THE production of goods and services in the global economy is divided into three distinct categories, namely primary, secondary, and tertiary production. Primary production involves the extraction of raw materials from the environment, such as farming and mining. Secondary production involves the processing of raw materials into finished products. Tertiary production involves the provision of services to consumers or businesses, such as banking or retailing.
The African continent is known to be the hub of natural resources, rich in precious resources like minerals and cultivable land. However, most African economies are still developing while most western countries are already developed. Notably, developing economies are often characterized by the dominance of primary production activities while developed economies heavily rely on the tertiary sector. While Africa has the most expensive natural resources, western countries have become global economic giants despite lacking the venerated natural resources, and this has been publicly attributed to exploitation of African resources. Meanwhile, in recent years, there has been a shift in global economic activities away from primary and secondary production towards tertiary production in western countries.
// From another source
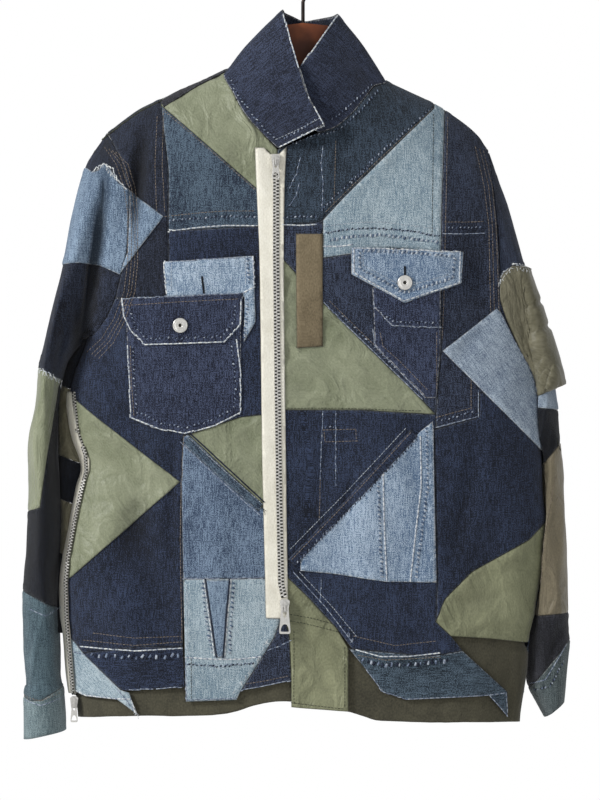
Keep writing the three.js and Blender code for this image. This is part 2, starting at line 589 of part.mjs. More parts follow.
// A boxy pocket stands off the outside of the left sleeve, open towards it.
function armPocket({ grid, normal }) {
  const stand = (v) => 2 + 7 * smooth(v, 2, 6);
  const backEdge = 55;
  const block = wall(moved(grid, normal, (v) => stand(v) + WALL), moved(grid, normal, 0.5), true);
  const hollow = wall(moved(grid, normal, stand), moved(grid, normal, -3), true);
  const bodies = block.intersect(prism(ARM_POCKET, -REACH, backEdge))
    .subtract(beyondArmhole(LEFT_ARMHOLE, 1))
    .subtract(hollow.intersect(prism(inset(ARM_POCKET, WALL), -REACH, backEdge - WALL)))
    .simplify(FACETING).decompose();
  // The largest is on the outside of the arm; the other is on the inside, against the body.
  return bodies.sort((a, b) => b.volume() - a.volume())[0];
}
addSolid('left_sleeve_pocket', armPocket(leftArm), clothMaterials.olive);

// ---------------------------------------------------------------- buttons
function addButton(name, x, z, lift) {
  const profile = [[1.4, 0], [7.6, 0], [8.3, 0.8], [8.3, 1.8], [7, 2.6], [5, 2.6], [3.4, 1.4],
    [1.4, 1.8], [1.4, 0]];
  const geometry = new THREE.LatheGeometry(profile.map(([r, h]) => new THREE.Vector2(r, h)), 18);
  const solid = fromGeometry(geometry);
  const { vertProperties, triVerts } = solid.getMesh();
  const turned = new THREE.BufferGeometry();
  turned.setAttribute('position', new THREE.Float32BufferAttribute(vertProperties, 3));
  turned.setIndex([...triVerts]);
  const mesh = addGeometry(name, turned, metal);
  mesh.rotation.x = Math.PI;
  mesh.position.set(x, frontY(x, z) - lift, z);
}
addButton('right_button', -135, -406, LAYER_FOOT[2] + WALL + 0.9);
addButton('left_button', 112, -359, LAYER_FOOT[3] + WALL + 0.9);

// ---------------------------------------------------------------- zip sliders and pull tabs
const SLIDER_FACE = 2; // from the slider's middle to its front face
const BAR_OFF = 3.4; // from the slider's middle to the pull tab's bar
const BAR = 0.8; // the bar's radius

// A rounded plate with a bail, the arch that holds the pull tab's bar.
function slider(width, height) {
  const w = width / 2;
  const h = height / 2;
  const plate = [[-w, h - 2], [-w + 2, h], [w - 2, h], [w, h - 2], [w * 0.7, -h], [-w * 0.7, -h]];
  const bail = 5.2;
  const strap = BAR_OFF + 2.4;
  const arch = new THREE.Shape([[-bail, SLIDER_FACE - 0.5], [-bail, strap], [bail, strap],
    [bail, SLIDER_FACE - 0.5]].map(([z, out]) => new THREE.Vector2(z, out)));
  const window = new THREE.Path([[-bail + 1.3, SLIDER_FACE - 0.4], [bail - 1.3, SLIDER_FACE - 0.4],
    [bail - 1.3, strap - 1.2], [-bail + 1.3, strap - 1.2]].map(([z, out]) => new THREE.Vector2(z, out)));
  arch.holes.push(window);
  const strapGeometry = new THREE.ExtrudeGeometry(arch, { depth: 1.6, bevelEnabled: false });
  strapGeometry.translate(0, 0, -0.8);
  // Shape X is the slider's height, shape Y points out to the front, depth runs across.
  strapGeometry.applyMatrix4(new THREE.Matrix4().makeBasis(vec(0, 0, 1), vec(0, -1, 0), vec(1, 0, 0)));
  return prism(plate, -SLIDER_FACE, SLIDER_FACE).add(fromGeometry(strapGeometry));
}

// A flat tab that hangs from its bar at the origin, with a slot for the bail and a finger hole.
function pullTab(width, length, hole) {
  const w = width / 2;
  const slot = 1.5;
  const slotEnd = 7;
  const arc = (radius, from, to, steps) => Array.from({ length: steps }, (_, i) => {
    const angle = lerp(from, to, i / steps);
    return [radius * Math.cos(angle), w - length + radius * Math.sin(angle)];
  });
  const outline = [[-w * 0.62, BAR], [w * 0.62, BAR], ...arc(w, 0, -1.001 * Math.PI, 12)];
  return prism(outline, -BAR, BAR)
    .subtract(prism([[-slot, -BAR], [slot, -BAR], [slot, -slotEnd], [-slot, -slotEnd]]))
    .subtract(prism(arc(hole, 0, 2 * Math.PI, 14)));
}

// Each: name, x and z of its middle, height above the cloth, slider and tab sizes.
const SLIDERS = [
  ['front_top', -30, -224, 4.6, [10, 13], [9, 21, 2.6]],
  ['front_bottom', -20, -714, 4.6, [11, 14], [13, 31, 3.8]],
  ['side', -253, -822, 3.6, [9, 13], [8, 22, 2.2]]];
for (const [name, x, z, lift, [width, height], [tabWidth, tabLength, hole]] of SLIDERS) {
  const y = frontY(x, z) - lift;
  const body = addSolid(`${name}_slider`, slider(width, height), metal);
  body.position.set(x, y, z);
  const tab = addSolid(`${name}_pull`, pullTab(tabWidth, tabLength, hole), metal);
  tab.position.set(x, y - BAR_OFF, z);
}

// ---------------------------------------------------------------- hanger
addSolid('hanger_body', prism(HANGER, -HANGER_HALF, HANGER_HALF), wood);

function hangerHook() {
  const radius = 21; // of the wire's centre line; the rod rests inside it
  const thick = 2;
  const centre = -19;
  const path = new THREE.CurvePath();
  path.add(new THREE.LineCurve3(vec(0, 0, -69.5), vec(0, 0, -47)));
  const start = -Math.PI / 3;
  const foot = vec(radius * Math.cos(start), 0, centre + radius * Math.sin(start));
  path.add(new THREE.CubicBezierCurve3(vec(0, 0, -47), vec(0, 0, -42), vec(4, 0, foot.z - 2), foot));
  for (let i = 0; i < 12; i += 1) {
    const angle = (k) => start + ((k / 12) * 275 * Math.PI) / 180;
    const at = (k) => vec(radius * Math.cos(angle(k)), 0, centre + radius * Math.sin(angle(k)));
    path.add(new THREE.LineCurve3(at(i), at(i + 1)));
  }
  const round = new THREE.Shape();
  round.absarc(0, 0, thick, 0, 2 * Math.PI, false);
  return new THREE.ExtrudeGeometry(round, { steps: 30, extrudePath: path, curveSegments: 4,
    bevelEnabled: false });
}
addGeometry('hanger_hook', hangerHook(), wire);

export default jacket;
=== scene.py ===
# %% [markdown]
# # A patched denim jacket on its hanger
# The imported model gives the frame: every piece below is laid on the same front, back and
# sleeve surfaces that the solids were cut from, only much finer, so nothing needs fitting.
# Lengths in the lists are millimetres, because a cutter works in them, and they become
# metres when a piece's mesh is written.

# %% Load the frame
import math
import random

import bmesh
import bpy
import numpy as np
from mathutils import Matrix, Vector, noise
from mathutils.bvhtree import BVHTree


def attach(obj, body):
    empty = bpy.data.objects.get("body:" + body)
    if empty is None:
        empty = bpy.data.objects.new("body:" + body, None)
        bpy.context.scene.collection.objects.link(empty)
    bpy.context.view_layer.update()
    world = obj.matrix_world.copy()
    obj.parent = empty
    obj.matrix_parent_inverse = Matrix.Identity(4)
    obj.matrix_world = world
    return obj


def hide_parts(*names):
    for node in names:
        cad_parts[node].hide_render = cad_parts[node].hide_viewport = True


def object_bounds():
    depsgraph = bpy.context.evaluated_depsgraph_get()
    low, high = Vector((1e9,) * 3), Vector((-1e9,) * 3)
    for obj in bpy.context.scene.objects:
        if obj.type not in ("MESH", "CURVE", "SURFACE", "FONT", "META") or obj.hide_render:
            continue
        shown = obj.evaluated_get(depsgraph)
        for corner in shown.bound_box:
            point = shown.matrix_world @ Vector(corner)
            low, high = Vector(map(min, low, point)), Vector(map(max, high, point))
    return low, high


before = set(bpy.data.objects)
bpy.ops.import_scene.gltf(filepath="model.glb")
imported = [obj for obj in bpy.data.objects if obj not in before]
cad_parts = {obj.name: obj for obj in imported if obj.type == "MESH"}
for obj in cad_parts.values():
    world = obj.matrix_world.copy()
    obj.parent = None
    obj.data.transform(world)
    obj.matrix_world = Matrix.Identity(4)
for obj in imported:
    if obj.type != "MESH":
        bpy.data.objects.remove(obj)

MM = 0.001
random.seed(4)
cad_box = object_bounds()
print("frame:", len(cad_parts), "nodes,", [round(v, 3) for v in cad_box[0]])

# %% [markdown]
# ## Camera, light and floor
# The jacket is seen straight from the front and from far away, so that its outline stays
# flat. Large soft lights and a bright surrounding show cloth best: a small hard light
# would make every crease black. The floor is a plain pale sheet a little under the hem.

# %% Camera
def add_camera(distance=6.0, shown_height=0.88):
    data = bpy.data.cameras.new("camera")
    data.sensor_fit = "VERTICAL"
    data.sensor_height = 24
    data.lens = 24 * distance / shown_height
    camera = bpy.data.objects.new("camera", data)
    camera.location = (-0.0033, -0.05 - distance, -0.488)
    camera.rotation_euler = (math.pi / 2, 0, 0)
    bpy.context.scene.collection.objects.link(camera)
    bpy.context.scene.camera = camera
    return camera


add_camera()

# %% Lights
def add_area(name, place, size, power, aim=(0, 0, -0.45)):
    data = bpy.data.lights.new(name, "AREA")
    data.shape = "RECTANGLE"
    data.size, data.size_y = size
    data.energy = power
    light = bpy.data.objects.new(name, data)
    light.location = place
    light.rotation_euler = (Vector(aim) - Vector(place)).to_track_quat("-Z", "Y").to_euler()
    bpy.context.scene.collection.objects.link(light)


add_area("key", (-3.3, -1.9, 1.3), (0.9, 0.9), 150)
add_area("fill", (1.8, -3.9, 0.2), (2.2, 2.2), 27)
add_area("rear", (0.5, 3.6, 1.6), (2.4, 2.4), 40)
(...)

This shift has been driven by a number of factors including technology, globalization, and volatile consumer preferences. As a result, the value generated from tertiary production in western countries surpasses that of primary production in Africa.
One of the main reasons for this shift is technological advancements that have enabled businesses to automate processes that were previously done manually. This has allowed businesses to reduce costs while increasing efficiency and productivity. As a result, businesses in western countries have been able to increase their profits while reducing their reliance on primary resources from Africa.
Globalisation has also played an important role in this shift towards tertiary production in western countries. Globalization has allowed businesses to access new markets around the world with greater ease and this has enabled businesses to increase their profits while reducing their reliance on primary resources from Africa. The change in consumer preferences has also contributed to this shift towards tertiary production in western countries. Consumers are increasingly looking for convenience when making purchases and are willing to pay more for it. This demand for convenience has led many businesses to focus on providing services rather than producing goods which require more manual labor and resources from Africa.
The shift towards tertiary production in western countries has had a significant impact on African economies which rely heavily on primary resources for economic growth and development. The decline in demand for African primary resources has resulted in lower prices for these resources which have reduced revenues for African governments who rely heavily on taxes generated from international trade for public spending programs such as health care and education initiatives.
A shift from primary production to secondary and tertiary heavily relies on availability of capital. Africa, especially Zimbabwe has succumbed to depressed investments due to a number of reasons that range from the need to develop home countries by foreign investors, to poor policies by the African countries. In a bid to force investment, Zimbabwe has introduced a ban on the exportation of base mineral ores, while encouraging processing of the minerals before exportation. Theoretically this may seem like a breakthrough to shift from reliance on primary resource-based economy to secondary and tertiary stages. However, to remain economic giants, western countries have positioned such moves for failure by restricting inter-country trades with Zimbabwe. This has seen most locally based companies exporting raw products to a different country for processing in-order to ensure smooth flow of the finished products on the international market. This restriction has also worked in deterring investments in the processing of goods locally due to a “controlled market”.